DOG Mode Client Pushes Bitcoin’s Governance Debate Back Into the Spotlight

2026-7-19 09:00

Leonidas’ DOG Mode client has thrust Bitcoin’s long-running governance tussle back into the conversation, explicitly challenging default relay policies that determine which transactions get passed along the network. The move reopens a philosophical wound that never fully healed: does the network run on a free market, or does it operate under a set of enforced, community-chosen standards? According to the original report, DOG Mode refuses to play by the existing relay rulebook, a choice that could splinter mempool behavior and unsettle the assumptions miners and full nodes rely on every day.

Default relay policies are the unsung gatekeepers of Bitcoin’s transaction flow. They decide what gets propagated and what sits idle. Core client defaults filter out transactions that are too big, too dusty, or too non-standard. They also shape the fee market and influence miner extractable value. DOG Mode appears to strip away some of these filters, treating the mempool as an entirely open space. The implication is immediate: transactions that Core nodes would reject as spam or low-value would flow freely through DOG Mode peers, potentially forcing miners to consider them if economic incentives align.

The timing is notable. Bitcoin’s fee environment has become more volatile as institutional activity and on-chain assets like Ordinals and BRC-20 tokens compete for block space. A client that relaxes relay rules arrives just as some users feel squeezed out by high fees or arbitrary policy enforcement. Developer activity across blockchains remains high, yet debates about what constitutes valid transaction inclusion rarely reach protocol level. DOG Mode changes that, pushing the argument from social media threads to live node configuration.

The Philosophy Underneath Code

At its core, DOG Mode isn’t just a software tweak. It’s a statement about who governs Bitcoin. Protocol defaults have always encoded norms, from block size limits to the shape of script validation. When a single client, Core, dominates 98% of nodes, its policies become the network’s policies by default. DOG Mode introduces client pluralism as a deliberate challenge, tapping into the older, libertarian strain of Bitcoin thought that fears invisible policy-setting as a form of censorship. Dropping relay filters resumes the argument that the network should transmit everything and let miners decide, not pre-screen based on taste.
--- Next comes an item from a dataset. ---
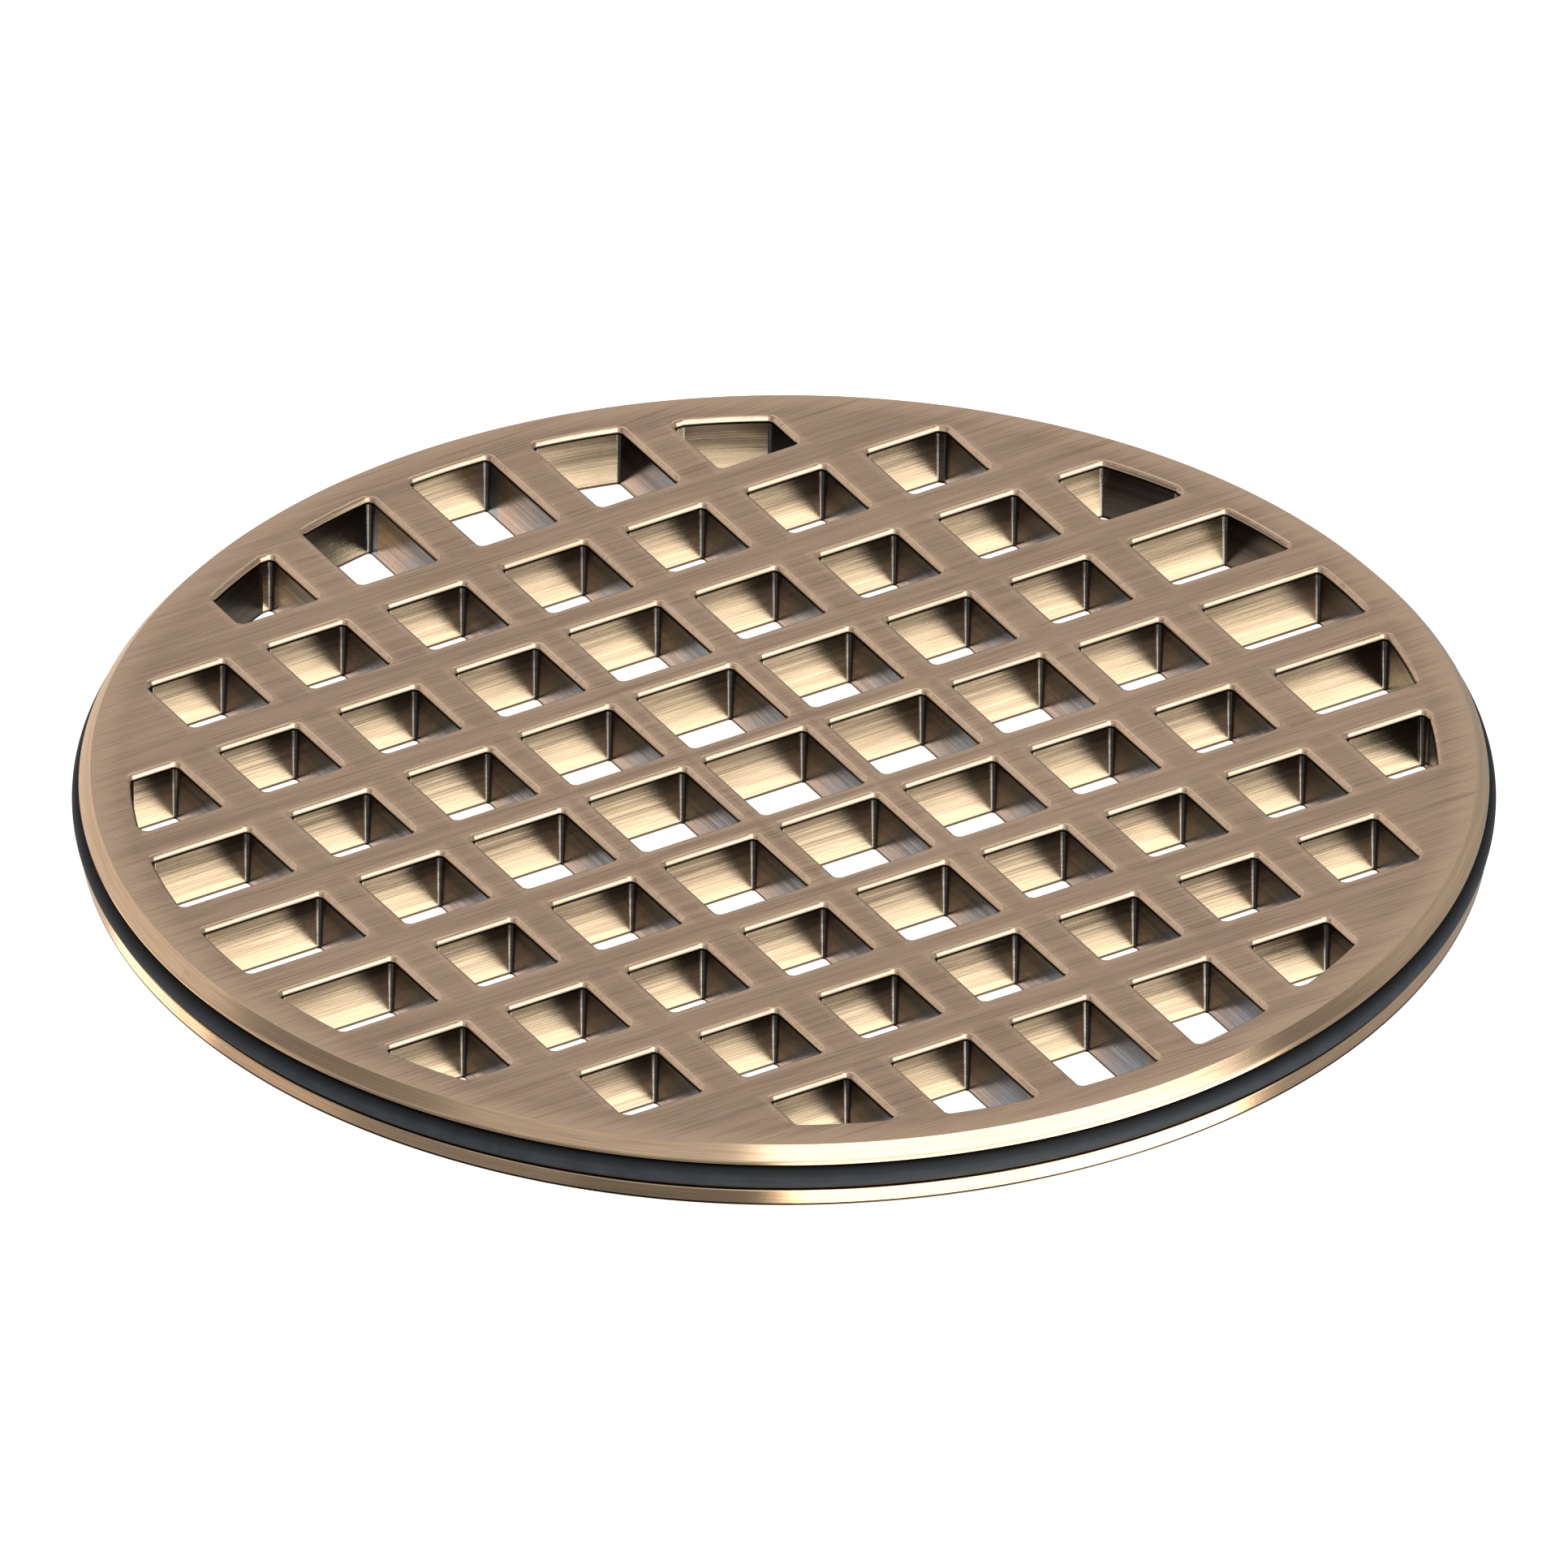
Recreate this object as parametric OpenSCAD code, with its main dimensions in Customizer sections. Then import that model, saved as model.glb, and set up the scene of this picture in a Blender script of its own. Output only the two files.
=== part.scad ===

Critics will note that open relay policies aren’t free of consequence. They can bloat mempools, increase orphan rates, and impose higher costs on nodes. Yet those costs might be worth bearing if the alternative is a permissioned transaction pipeline. The debate mirrors earlier fights over full-RBF and the use of replace-by-fee. In each case, a minority client forced the majority to confront whether defaults were features or accidents of history. Regulatory scrambles remind us that governance is fought on multiple fronts, but code-based governance bypasses legislative halls entirely.

What Remains Unclear

The market doesn’t yet know whether miners will adopt DOG Mode or ignore it. A client is only as influential as the nodes and hashrate that run it. If a handful of non-mining nodes alter relay rules, the impact may be trivial. If mining pools adopt it, transaction selection could bifurcate quickly. A splintered mempool creates informational asymmetry, where different miners build on different transaction sets, potentially raising the risk of stale blocks and complicating fee estimation for users.

There’s also the question of economic nodes. Exchanges, payment processors, and custodians running Core defaults may not accept transactions that only propagate through DOG Mode peers, leaving some users in a confirmation limbo. That real-world friction would test whether the free-market argument holds up when money is on the line. Meanwhile, the narrative itself is a force. DOG Mode reminds the broader ecosystem that Bitcoin’s supposed ossification is always under tension, and new client experiments can emerge from anyone willing to write the code. Market infrastructure innovations elsewhere show that protocol rules are constantly being tested, but Bitcoin’s scale means even small policy shifts have outsized consequences.

For now, Leonidas’ move is a provocation in code form. It doesn’t attack the network; it simply refuses to enforce filters that many node operators didn’t actively choose. The debate it triggers will play out on mailing lists, in mining pools’ configuration files, and across block templates. Bitcoin’s governance has always been a messy, slow-motion affair. DOG Mode ensures it won’t be ignored.